**Task**: Tell how many lines in the data below hold the string "None"; give nothing but the number.

**Source excerpt**:
-- Start --
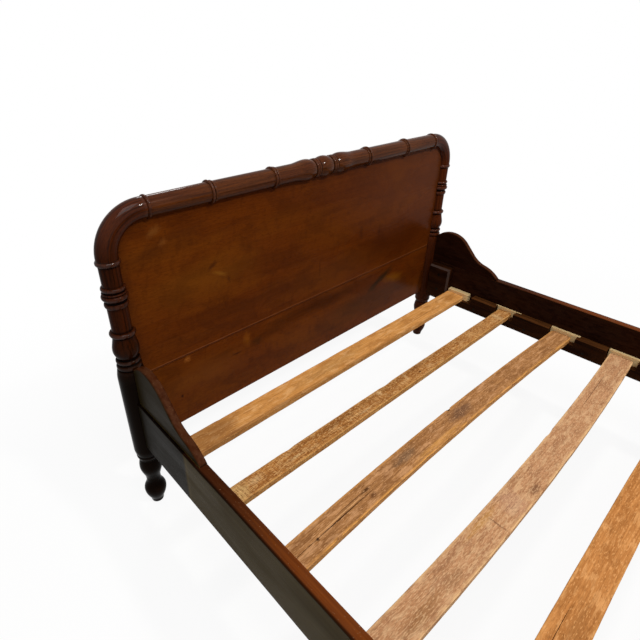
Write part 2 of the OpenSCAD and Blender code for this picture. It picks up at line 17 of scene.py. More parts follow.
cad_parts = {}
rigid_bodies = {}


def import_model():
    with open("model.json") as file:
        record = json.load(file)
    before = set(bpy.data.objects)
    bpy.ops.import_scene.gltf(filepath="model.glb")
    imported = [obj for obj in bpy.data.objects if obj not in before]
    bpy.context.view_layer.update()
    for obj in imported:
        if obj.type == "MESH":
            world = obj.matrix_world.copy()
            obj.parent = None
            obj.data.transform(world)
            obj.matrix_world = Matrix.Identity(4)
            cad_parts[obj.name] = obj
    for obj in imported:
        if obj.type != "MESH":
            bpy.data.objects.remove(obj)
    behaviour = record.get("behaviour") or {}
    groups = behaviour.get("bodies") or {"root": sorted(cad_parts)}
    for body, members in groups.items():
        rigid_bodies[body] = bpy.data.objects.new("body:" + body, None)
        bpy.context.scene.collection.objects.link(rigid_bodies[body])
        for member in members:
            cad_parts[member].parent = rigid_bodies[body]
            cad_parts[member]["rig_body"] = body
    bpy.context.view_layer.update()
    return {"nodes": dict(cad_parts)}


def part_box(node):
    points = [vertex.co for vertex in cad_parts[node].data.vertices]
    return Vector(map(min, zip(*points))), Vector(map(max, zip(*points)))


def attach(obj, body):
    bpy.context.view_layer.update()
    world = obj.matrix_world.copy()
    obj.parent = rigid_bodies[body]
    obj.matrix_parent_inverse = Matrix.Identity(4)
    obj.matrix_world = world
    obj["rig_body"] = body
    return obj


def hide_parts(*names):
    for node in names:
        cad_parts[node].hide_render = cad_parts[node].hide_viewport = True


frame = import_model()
-- End --
**Response for this exercise**: 2